Funnily enough, the Argentinean version of that story has Ledesma as peacemaker, approaching O’Gara to bury the hatchet only to be sent into a rage by sharp Cork words. Now nobody really cares anymore but it shows Ledesma was and remains a fearsome competitor.
Felipe Contepomi, reportedly, introduced him to Cheika. When the knives came out at Stade Francais, the club quietly offered Ledesma the top job but instead of accepting he informed Cheika of the impending coup.
“Mario is a real rugby guy, that’s what’s so cool about him,” said Deges. “He’s loyal guy, a lovely guy.”

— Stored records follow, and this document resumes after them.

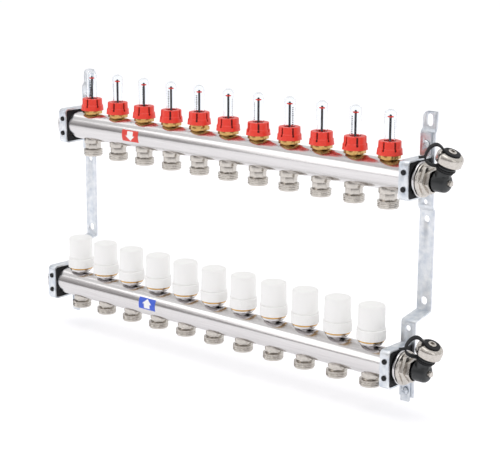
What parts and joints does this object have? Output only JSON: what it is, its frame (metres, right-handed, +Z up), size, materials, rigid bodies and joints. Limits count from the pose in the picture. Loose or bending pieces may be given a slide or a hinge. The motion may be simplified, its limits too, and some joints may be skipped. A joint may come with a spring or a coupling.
{
  "type": "underfloor heating manifold",
  "caption": "Underfloor heating manifold: twin steel bars with red flow meters above and white valve caps below, clamped to joggled wall brackets, each ending in a swivelling drain valve.",
  "frame": {"origin": "on the wall face of the left bracket, in the middle of its width and midway between the two bars", "axes": "+X along the bars from the open inlets to the drain valves, +Y into the wall, +Z up"},
  "size_m": [0.6476, 0.0836, 0.3482],
  "materials": {
    "stainless_steel": "polished along the bar",
    "zinc_plate": "bright zinc plated sheet, slightly blue",
    "black_rubber": "matt moulded",
    "nickel_plate": "satin nickel plate on brass",
    "black_plastic": "moulded, faint sheen",
    "red_plastic": "moulded, satin gloss",
    "grey_plastic": "moulded rod",
    "white_plastic": "fine moulded satin"
  },
  "bodies": {
    "frame": {"supply_bar": "stainless_steel", "return_bar": "stainless_steel", "left_bracket": "zinc_plate", "right_bracket": "zinc_plate", "clamp_upper_left": "zinc_plate", "saddle_upper_left": "black_rubber", "screw_upper_left": "zinc_plate", "clamp_upper_right": "zinc_plate", "saddle_upper_right": "black_rubber", "screw_upper_right": "zinc_plate", "clamp_lower_left": "zinc_plate", "saddle_lower_left": "black_rubber", "screw_lower_left": "zinc_plate", "clamp_lower_right": "zinc_plate", "saddle_lower_right": "black_rubber", "screw_lower_right": "zinc_plate", "supply_end_plug": "nickel_plate", "return_end_plug": "nickel_plate"},
    "flow_head_01": {"flow_head_01": "red_plastic"},
    "flow_head_02": {"flow_head_02": "red_plastic"},
    "flow_head_03": {"flow_head_03": "red_plastic"},
    "flow_head_04": {"flow_head_04": "red_plastic"},
    "flow_head_05": {"flow_head_05": "red_plastic"},
    "flow_head_06": {"flow_head_06": "red_plastic"},
    "flow_head_07": {"flow_head_07": "red_plastic"},
    "flow_head_08": {"flow_head_08": "red_plastic"},
    "flow_head_09": {"flow_head_09": "red_plastic"},
    "flow_head_10": {"flow_head_10": "red_plastic"},
    "flow_head_11": {"flow_head_11": "red_plastic"},
    "flow_indicator_01": {"flow_indicator_01": "grey_plastic"},
    "flow_indicator_02": {"flow_indicator_02": "grey_plastic"},
    "flow_indicator_03": {"flow_indicator_03": "grey_plastic"},
    "flow_indicator_04": {"flow_indicator_04": "grey_plastic"},
    "flow_indicator_05": {"flow_indicator_05": "grey_plastic"},
    "flow_indicator_06": {"flow_indicator_06": "grey_plastic"},
    "flow_indicator_07": {"flow_indicator_07": "grey_plastic"},
    "flow_indicator_08": {"flow_indicator_08": "grey_plastic"},
    "flow_indicator_09": {"flow_indicator_09": "grey_plastic"},
    "flow_indicator_10": {"flow_indicator_10": "grey_plastic"},
    "flow_indicator_11": {"flow_indicator_11": "grey_plastic"},
    "valve_cap_01": {"valve_cap_01": "white_plastic"},
    "valve_cap_02": {"valve_cap_02": "white_plastic"},
    "valve_cap_03": {"valve_cap_03": "white_plastic"},
    "valve_cap_04": {"valve_cap_04": "white_plastic"},
    "valve_cap_05": {"valve_cap_05": "white_plastic"},
    "valve_cap_06": {"valve_cap_06": "white_plastic"},
    "valve_cap_07": {"valve_cap_07": "white_plastic"},
    "valve_cap_08": {"valve_cap_08": "white_plastic"},
    "valve_cap_09": {"valve_cap_09": "white_plastic"},
    "valve_cap_10": {"valve_cap_10": "white_plastic"},
    "valve_cap_11": {"valve_cap_11": "white_plastic"},
    "supply_drain": {"supply_drain_body": "black_plastic", "supply_cap_tether": "black_rubber"},
    "supply_hose_cap": {"supply_hose_cap": "nickel_plate"},
    "supply_drain_stem": {"supply_drain_stem": "nickel_plate"},
    "return_drain": {"return_drain_body": "black_plastic", "return_cap_tether": "black_rubber"},
    "return_hose_cap": {"return_hose_cap": "nickel_plate"},
    "return_drain_stem": {"return_drain_stem": "nickel_plate"}
  },
  "joints": [
    {"name": "flow_head_01_turn", "type": "hinge", "parent": "frame", "child": "flow_head_01", "pos_m": [0.036, -0.03, 0.14], "axis": [0, 0, 1], "range_deg": [-900, 0]},
    {"name": "flow_head_02_turn", "type": "hinge", "parent": "frame", "child": "flow_head_02", "pos_m": [0.086, -0.03, 0.14], "axis": [0, 0, 1], "range_deg": [-900, 0]},
    {"name": "flow_head_03_turn", "type": "hinge", "parent": "frame", "child": "flow_head_03", "pos_m": [0.136, -0.03, 0.14], "axis": [0, 0, 1], "range_deg": [-900, 0]},
    {"name": "flow_head_04_turn", "type": "hinge", "parent": "frame", "child": "flow_head_04", "pos_m": [0.186, -0.03, 0.14], "axis": [0, 0, 1], "range_deg": [-900, 0]},
    {"name": "flow_head_05_turn", "type": "hinge", "parent": "frame", "child": "flow_head_05", "pos_m": [0.236, -0.03, 0.14], "axis": [0, 0, 1], "range_deg": [-900, 0]},
    {"name": "flow_head_06_turn", "type": "hinge", "parent": "frame", "child": "flow_head_06", "pos_m": [0.286, -0.03, 0.14], "axis": [0, 0, 1], "range_deg": [-900, 0]},
    {"name": "flow_head_07_turn", "type": "hinge", "parent": "frame", "child": "flow_head_07", "pos_m": [0.336, -0.03, 0.14], "axis": [0, 0, 1], "range_deg": [-900, 0]},
    {"name": "flow_head_08_turn", "type": "hinge", "parent": "frame", "child": "flow_head_08", "pos_m": [0.386, -0.03, 0.14], "axis": [0, 0, 1], "range_deg": [-900, 0]},
    {"name": "flow_head_09_turn", "type": "hinge", "parent": "frame", "child": "flow_head_09", "pos_m": [0.436, -0.03, 0.14], "axis": [0, 0, 1], "range_deg": [-900, 0]},
    {"name": "flow_head_10_turn", "type": "hinge", "parent": "frame", "child": "flow_head_10", "pos_m": [0.486, -0.03, 0.14], "axis": [0, 0, 1], "range_deg": [-900, 0]},
    {"name": "flow_head_11_turn", "type": "hinge", "parent": "frame", "child": "flow_head_11", "pos_m": [0.536, -0.03, 0.14], "axis": [0, 0, 1], "range_deg": [-900, 0]},
    {"name": "flow_indicator_01_slide", "type": "slide", "parent": "frame", "child": "flow_indicator_01", "axis": [0, 0, -1], "range_m": [0, 0.022], "stiffness_N_per_m": 10, "springref_m": -0.01},
    {"name": "flow_indicator_02_slide", "type": "slide", "parent": "frame", "child": "flow_indicator_02", "axis": [0, 0, -1], "range_m": [0, 0.022], "stiffness_N_per_m": 10, "springref_m": -0.01},
    {"name": "flow_indicator_03_slide", "type": "slide", "parent": "frame", "child": "flow_indicator_03", "axis": [0, 0, -1], "range_m": [0, 0.022], "stiffness_N_per_m": 10, "springref_m": -0.01},
    {"name": "flow_indicator_04_slide", "type": "slide", "parent": "frame", "child": "flow_indicator_04", "axis": [0, 0, -1], "range_m": [0, 0.022], "stiffness_N_per_m": 10, "springref_m": -0.01},
    {"name": "flow_indicator_05_slide", "type": "slide", "parent": "frame", "child": "flow_indicator_05", "axis": [0, 0, -1], "range_m": [0, 0.022], "stiffness_N_per_m": 10, "springref_m": -0.01},
    {"name": "flow_indicator_06_slide", "type": "slide", "parent": "frame", "child": "flow_indicator_06", "axis": [0, 0, -1], "range_m": [0, 0.022], "stiffness_N_per_m": 10, "springref_m": -0.01},
    {"name": "flow_indicator_07_slide", "type": "slide", "parent": "frame", "child": "flow_indicator_07", "axis": [0, 0, -1], "range_m": [0, 0.022], "stiffness_N_per_m": 10, "springref_m": -0.01},
    {"name": "flow_indicator_08_slide", "type": "slide", "parent": "frame", "child": "flow_indicator_08", "axis": [0, 0, -1], "range_m": [0, 0.022], "stiffness_N_per_m": 10, "springref_m": -0.01},
    {"name": "flow_indicator_09_slide", "type": "slide", "parent": "frame", "child": "flow_indicator_09", "axis": [0, 0, -1], "range_m": [0, 0.022], "stiffness_N_per_m": 10, "springref_m": -0.01},
    {"name": "flow_indicator_10_slide", "type": "slide", "parent": "frame", "child": "flow_indicator_10", "axis": [0, 0, -1], "range_m": [0, 0.022], "stiffness_N_per_m": 10, "springref_m": -0.01},
    {"name": "flow_indicator_11_slide", "type": "slide", "parent": "frame", "child": "flow_indicator_11", "axis": [0, 0, -1], "range_m": [0, 0.022], "stiffness_N_per_m": 10, "springref_m": -0.01},
    {"name": "valve_cap_01_turn", "type": "hinge", "parent": "frame", "child": "valve_cap_01", "pos_m": [0.036, -0.0575, -0.07], "axis": [0, 0, 1], "range_deg": [-900, 0]},
    {"name": "valve_cap_02_turn", "type": "hinge", "parent": "frame", "child": "valve_cap_02", "pos_m": [0.086, -0.0575, -0.07], "axis": [0, 0, 1], "range_deg": [-900, 0]},
    {"name": "valve_cap_03_turn", "type": "hinge", "parent": "frame", "child": "valve_cap_03", "pos_m": [0.136, -0.0575, -0.07], "axis": [0, 0, 1], "range_deg": [-900, 0]},
    {"name": "valve_cap_04_turn", "type": "hinge", "parent": "frame", "child": "valve_cap_04", "pos_m": [0.186, -0.0575, -0.07], "axis": [0, 0, 1], "range_deg": [-900, 0]},
    {"name": "valve_cap_05_turn", "type": "hinge", "parent": "frame", "child": "valve_cap_05", "pos_m": [0.236, -0.0575, -0.07], "axis": [0, 0, 1], "range_deg": [-900, 0]},
    {"name": "valve_cap_06_turn", "type": "hinge", "parent": "frame", "child": "valve_cap_06", "pos_m": [0.286, -0.0575, -0.07], "axis": [0, 0, 1], "range_deg": [-900, 0]},
    {"name": "valve_cap_07_turn", "type": "hinge", "parent": "frame", "child": "valve_cap_07", "pos_m": [0.336, -0.0575, -0.07], "axis": [0, 0, 1], "range_deg": [-900, 0]},
    {"name": "valve_cap_08_turn", "type": "hinge", "parent": "frame", "child": "valve_cap_08", "pos_m": [0.386, -0.0575, -0.07], "axis": [0, 0, 1], "range_deg": [-900, 0]},
    {"name": "valve_cap_09_turn", "type": "hinge", "parent": "frame", "child": "valve_cap_09", "pos_m": [0.436, -0.0575, -0.07], "axis": [0, 0, 1], "range_deg": [-900, 0]},
    {"name": "valve_cap_10_turn", "type": "hinge", "parent": "frame", "child": "valve_cap_10", "pos_m": [0.486, -0.0575, -0.07], "axis": [0, 0, 1], "range_deg": [-900, 0]},
    {"name": "valve_cap_11_turn", "type": "hinge", "parent": "frame", "child": "valve_cap_11", "pos_m": [0.536, -0.0575, -0.07], "axis": [0, 0, 1], "range_deg": [-900, 0]},
    {"name": "supply_drain_swivel", "type": "hinge", "parent": "frame", "child": "supply_drain", "pos_m": [0.6093, -0.03, 0.11], "axis": [1, 0, 0], "range_deg": [-24, 180]},
    {"name": "supply_hose_cap_turn", "type": "hinge", "parent": "supply_drain", "child": "supply_hose_cap", "pos_m": [0.61763, -0.03, 0.13669], "axis": [0.3907, 0, 0.9205], "range_deg": [0, 1080]},
    {"name": "supply_drain_stem_turn", "type": "hinge", "parent": "supply_drain", "child": "supply_drain_stem", "pos_m": [0.6193, -0.03, 0.11], "axis": [1, 0, 0], "range_deg": [0, 720]},
    {"name": "return_drain_swivel", "type": "hinge", "parent": "frame", "child": "return_drain", "pos_m": [0.6093, -0.0575, -0.11], "axis": [1, 0, 0], "continuous": true},
    {"name": "return_hose_cap_turn", "type": "hinge", "parent": "return_drain", "child": "return_hose_cap", "pos_m": [0.61763, -0.0575, -0.08331], "axis": [0.3907, 0, 0.9205], "range_deg": [0, 1080]},
    {"name": "return_drain_stem_turn", "type": "hinge", "parent": "return_drain", "child": "return_drain_stem", "pos_m": [0.6193, -0.0575, -0.11], "axis": [1, 0, 0], "range_deg": [0, 720]}
  ]
}
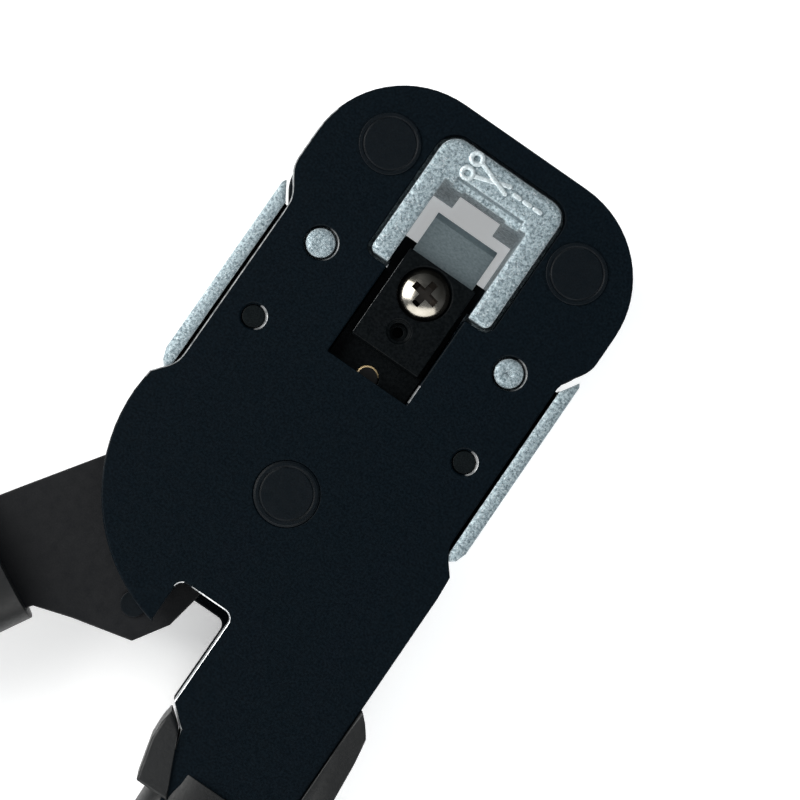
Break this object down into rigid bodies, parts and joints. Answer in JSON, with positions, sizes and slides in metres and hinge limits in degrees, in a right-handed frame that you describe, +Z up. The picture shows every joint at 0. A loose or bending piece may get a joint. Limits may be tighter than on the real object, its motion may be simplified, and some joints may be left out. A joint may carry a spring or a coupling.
{
  "type": "crimping tool",
  "caption": "Ratchet crimping tool for modular plugs: a riveted flat head with a cast plug nest and trim blade, a cable cutting slot and two handles that squeeze together.",
  "frame": {"origin": "on the main pivot's axis, in the rest plane touched by the front head of the main pivot rivet", "axes": "+Y from the main pivot to the top of the head, +Z up out of the side with the trim blade, +X to the side of the fixed handle"},
  "size_m": [0.1166, 0.2041, 0.018],
  "materials": {
    "plate_black": "satin black paint with a fine texture",
    "cast_zinc": "bare die-cast zinc, fine grained",
    "rivet_black": "black oxide",
    "pin_black": "black oxide",
    "spacer_steel": "plain steel",
    "tool_steel": "ground tool steel",
    "blade_steel": "ground blade steel",
    "grip_black": "moulded plastic, fine spark texture",
    "grip_pad": "soft touch inset",
    "zinc_screw": "zinc plated",
    "spring_steel": "bright spring wire",
    "lever_black": "black oxide",
    "bush_bronze": "sintered bronze",
    "ram_black": "black oxide",
    "screw_nickel": "polished nickel plate",
    "pin_steel": "hardened steel, straw tinted",
    "pawl_steel": "hardened steel"
  },
  "bodies": {
    "frame": {"rear_plate": "plate_black", "front_plate": "plate_black", "die_core": "cast_zinc", "corner_rivets": "rivet_black", "main_pivot_rivet": "rivet_black", "pawl_pin": "pin_black", "spring_anchor_pin": "pin_black", "leg_spacer": "spacer_steel", "leg_rivets": "rivet_black", "cutter_anvil": "tool_steel", "anvil_rivets": "rivet_black", "fixed_grip_rear": "grip_black", "fixed_grip_front": "grip_black", "fixed_grip_screws": "zinc_screw", "fixed_grip_pads": "grip_pad", "handle_return_spring": "spring_steel", "pawl_spring": "spring_steel"},
    "lever": {"lever_plate": "lever_black", "pivot_bush": "bush_bronze", "cutter_blade": "tool_steel", "cutter_blade_rivets": "rivet_black", "moving_grip_rear": "grip_black", "moving_grip_front": "grip_black", "moving_grip_screws": "zinc_screw", "moving_grip_pads": "grip_pad"},
    "ram": {"ram_block": "ram_black", "contact_punch": "tool_steel", "strain_relief_punch": "tool_steel", "punch_pins": "pin_black", "trim_blade": "blade_steel", "blade_clamp": "ram_black", "blade_screw": "screw_nickel", "clamp_roll_pin": "pin_black", "cam_roller_pin": "pin_steel"},
    "roller": {"cam_roller": "pin_steel"},
    "pawl": {"ratchet_pawl": "pawl_steel"}
  },
  "joints": [
    {"name": "handle_close", "type": "hinge", "parent": "frame", "child": "lever", "pos_m": [0, 0, 0.009], "axis": [0, 0, 1], "range_deg": [0, 28], "stiffness_Nm_per_rad": 1.2, "springref_deg": -14.32, "deforming": ["handle_return_spring"]},
    {"name": "ram_slide", "type": "slide", "parent": "frame", "child": "ram", "axis": [0, 1, 0], "range_m": [0, 0.0045]},
    {"name": "roller_spin", "type": "hinge", "parent": "ram", "child": "roller", "pos_m": [0, 0.0173, 0.009], "axis": [0, 0, 1], "range_deg": [-191.5, 0]},
    {"name": "pawl_tilt", "type": "hinge", "parent": "frame", "child": "pawl", "pos_m": [-0.01545, 0.01535, 0.009], "axis": [0, 0, 1], "range_deg": [-8, 14], "stiffness_Nm_per_rad": 0.004, "deforming": ["pawl_spring"]}
  ],
  "couplings": [
    {"joint": "ram_slide", "follows": "handle_close", "m_per_rad": 0.0092082},
    {"joint": "roller_spin", "follows": "handle_close", "ratio": -6.8}
  ]
}
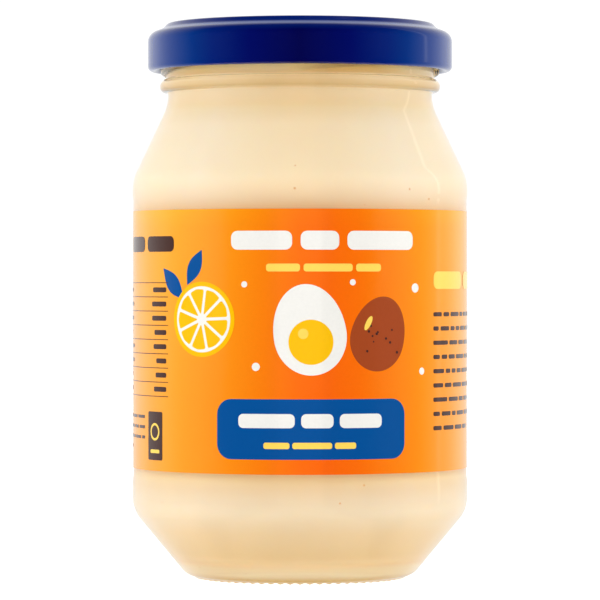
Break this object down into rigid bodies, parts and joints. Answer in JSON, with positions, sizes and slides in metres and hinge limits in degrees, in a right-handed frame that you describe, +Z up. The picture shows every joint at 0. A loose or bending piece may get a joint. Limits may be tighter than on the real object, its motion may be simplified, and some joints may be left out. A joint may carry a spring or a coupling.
{
  "type": "mayonnaise jar",
  "caption": "Shut clear glass jar full of mayonnaise, with a blue twist-off metal lid and an orange paper label wrapped round its middle.",
  "frame": {"origin": "on the jar's axis, in the plane that its standing ring rests on", "axes": "+Z up along the jar's axis, the front of the label faces -Y, +X to the right"},
  "size_m": [0.0664, 0.0664, 0.1097],
  "materials": {
    "clear_glass": "clear, smooth, glossy",
    "mayonnaise": "smooth pale cream, moist",
    "blue_lacquer": "glossy dark blue lacquer on thin steel",
    "label_paper": "coated paper, printed orange, satin"
  },
  "bodies": {
    "root": {"glass_jar": "clear_glass", "mayonnaise": "mayonnaise", "lid": "blue_lacquer", "label": "label_paper"}
  },
  "joints": []
}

Ledesma suffered another jagged experience as forwards coach under Fabien Galthié at Montpellier but at the first opportunity Cheika rehired him, first at the Waratahs, before returning him to his natural habitat. World Cups.
About that speech then.
“He likes to shed a tear every so often in the dressing room or a team meeting, just for a bit of fun,” Cheika laughed.
“Personally I see it as a great challenge for Mario. When you go into battle against guys you have been with for many years I think it inspires you to do better. That’s how I feel and I think for someone like Mario it is going to do exactly the same thing. I think it will motivate him to do better than he’s ever done before.”
Their borders
Stephen Moore, who was raised in Tuam as a boy, doesn’t see a conflict of interest.
“He’s part of our team now, he’s one of us, but if you look at our team we got guys from all over the place. Guys with Fijian background, Tongan, Samoan, my folks are Irish. Cheik comes from a different background as well [Lebanese]. We’re from all over the place.”
Ironically Argentina are the only squad at the World Cup with no players born outside their borders.
“What’s important is we are tied into the same values,” Moore concludes. “Mario is no different. As I said, he’s one of us.”